Data provided:
-------
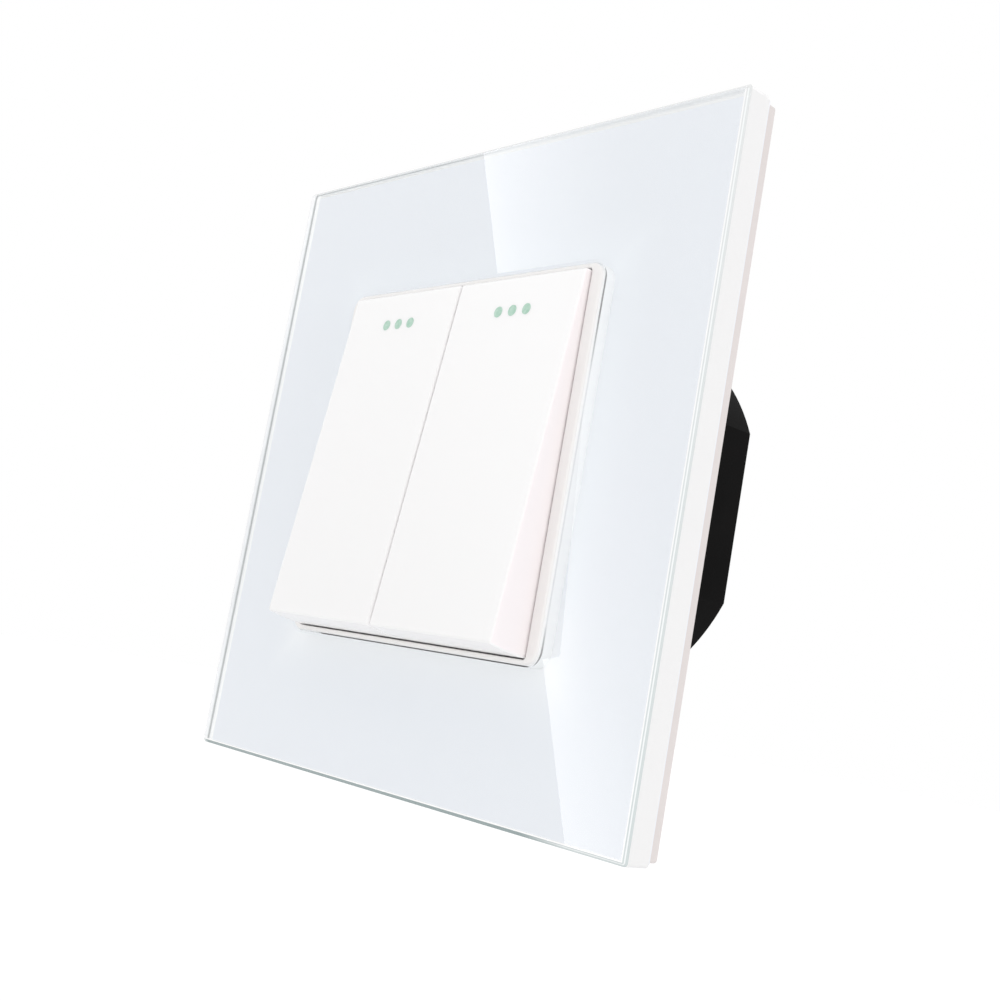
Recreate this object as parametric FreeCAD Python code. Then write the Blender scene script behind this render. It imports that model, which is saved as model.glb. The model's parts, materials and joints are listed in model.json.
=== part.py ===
import FreeCAD, Part
import math
import os

# Two-gang changeover light switch with a square glass panel, for a round wall box.
# Millimetres. X runs to the right, Y into the wall and Z up. The wall's face is the plane Y = 0,
# and the origin is the centre of the box screws, so the front of the switch faces -Y.
# Both rockers are stored as pictured: pressed in at the top.

Vector = FreeCAD.Vector
ORIGIN = Vector(0, 0, 0)
ALONG_X = Vector(1, 0, 0)
ALONG_Y = Vector(0, 1, 0)
ALONG_Z = Vector(0, 0, 1)

# Clearances
loose_gap = 0.2
swing_gap = 0.35
running_gap = 0.05

# Glass panel and the print behind it
panel_size = 86.0
panel_corner_radius = 0.5
glass_thickness = 4.0
glass_front_chamfer = 0.45
glass_rear_chamfer = 0.3
glass_hole_chamfer = 0.3
print_thickness = 0.2

# Plastic carrier behind the glass
carrier_inset = 0.5
carrier_plate = 1.5
carrier_corner_radius = 0.4
skirt_corner_radius = 1.6
carrier_edge_radius = 0.3
skirt_wall = 1.6
yoke_margin = 1.4
clip_spacing = 32.0
clip_width = 6.0
clip_thickness = 1.2
clip_tooth = 0.7
screw_recess_radius = 4.0
screw_recess_depth = 1.0

# Steel yoke
yoke_size = 71.0
yoke_thickness = 1.2
yoke_corner_radius = 3.0
yoke_window_height = 13.0
box_screw_spacing = 60.0
box_slot_width = 3.6
box_slot_length = 6.0

# Module frame: bezel, walls, floor and flange
module_width = 50.0
module_height = 48.5
module_corner_radius = 2.0
rim_proud = 0.15
rim_outer_radius = 0.3
rim_inner_radius = 0.2
side_wall = 1.8
end_wall = 0.6
window_corner_radius = 0.5
floor_thickness = 1.6
flange_width = 1.5
lug_thickness = 2.0
lug_radius = 2.2

# Rocker keys, tilted by key_tilt either side of flat
key_tilt = 6.0
key_proud = 3.4
key_pivot_depth = 4.4
key_side_gap = 0.15
key_end_gap = 0.15
key_seam = 0.3
key_face = 1.3
key_wall = 1.0
key_edge_radius = 0.35
skirt_overlap = 1.0
dot_radius = 0.75
dot_depth = 0.3
dot_spacing = 2.6
dot_drop = 4.6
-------
Using the listing above, reproduce each line without omission.

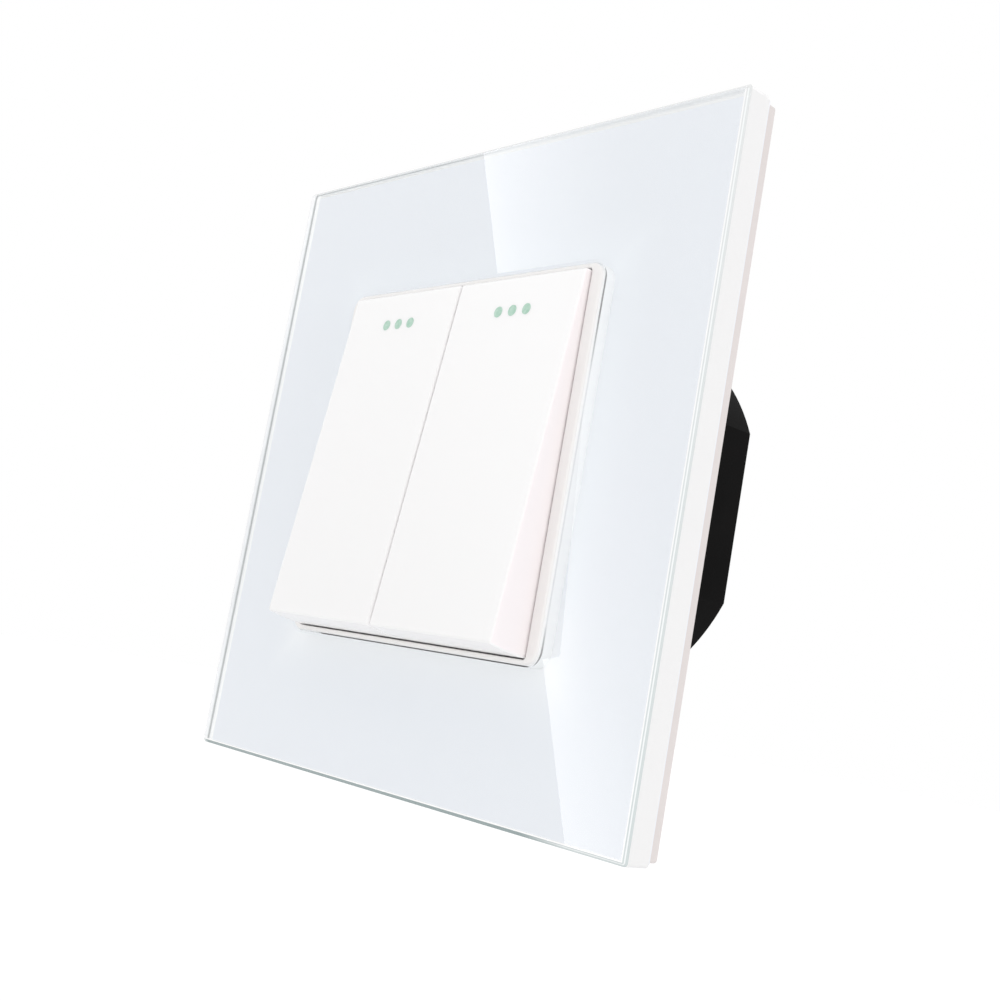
Recreate this object as parametric FreeCAD Python code. Then write the Blender scene script behind this render. It imports that model, which is saved as model.glb. The model's parts, materials and joints are listed in model.json.
=== part.py ===
import FreeCAD, Part
import math
import os

# Two-gang changeover light switch with a square glass panel, for a round wall box.
# Millimetres. X runs to the right, Y into the wall and Z up. The wall's face is the plane Y = 0,
# and the origin is the centre of the box screws, so the front of the switch faces -Y.
# Both rockers are stored as pictured: pressed in at the top.

Vector = FreeCAD.Vector
ORIGIN = Vector(0, 0, 0)
ALONG_X = Vector(1, 0, 0)
ALONG_Y = Vector(0, 1, 0)
ALONG_Z = Vector(0, 0, 1)

# Clearances
loose_gap = 0.2
swing_gap = 0.35
running_gap = 0.05

# Glass panel and the print behind it
panel_size = 86.0
panel_corner_radius = 0.5
glass_thickness = 4.0
glass_front_chamfer = 0.45
glass_rear_chamfer = 0.3
glass_hole_chamfer = 0.3
print_thickness = 0.2

# Plastic carrier behind the glass
carrier_inset = 0.5
carrier_plate = 1.5
carrier_corner_radius = 0.4
skirt_corner_radius = 1.6
carrier_edge_radius = 0.3
skirt_wall = 1.6
yoke_margin = 1.4
clip_spacing = 32.0
clip_width = 6.0
clip_thickness = 1.2
clip_tooth = 0.7
screw_recess_radius = 4.0
screw_recess_depth = 1.0

# Steel yoke
yoke_size = 71.0
yoke_thickness = 1.2
yoke_corner_radius = 3.0
yoke_window_height = 13.0
box_screw_spacing = 60.0
box_slot_width = 3.6
box_slot_length = 6.0

# Module frame: bezel, walls, floor and flange
module_width = 50.0
module_height = 48.5
module_corner_radius = 2.0
rim_proud = 0.15
rim_outer_radius = 0.3
rim_inner_radius = 0.2
side_wall = 1.8
end_wall = 0.6
window_corner_radius = 0.5
floor_thickness = 1.6
flange_width = 1.5
lug_thickness = 2.0
lug_radius = 2.2

# Rocker keys, tilted by key_tilt either side of flat
key_tilt = 6.0
key_proud = 3.4
key_pivot_depth = 4.4
key_side_gap = 0.15
key_end_gap = 0.15
key_seam = 0.3
key_face = 1.3
key_wall = 1.0
key_edge_radius = 0.35
skirt_overlap = 1.0
dot_radius = 0.75
dot_depth = 0.3
dot_spacing = 2.6
dot_drop = 4.6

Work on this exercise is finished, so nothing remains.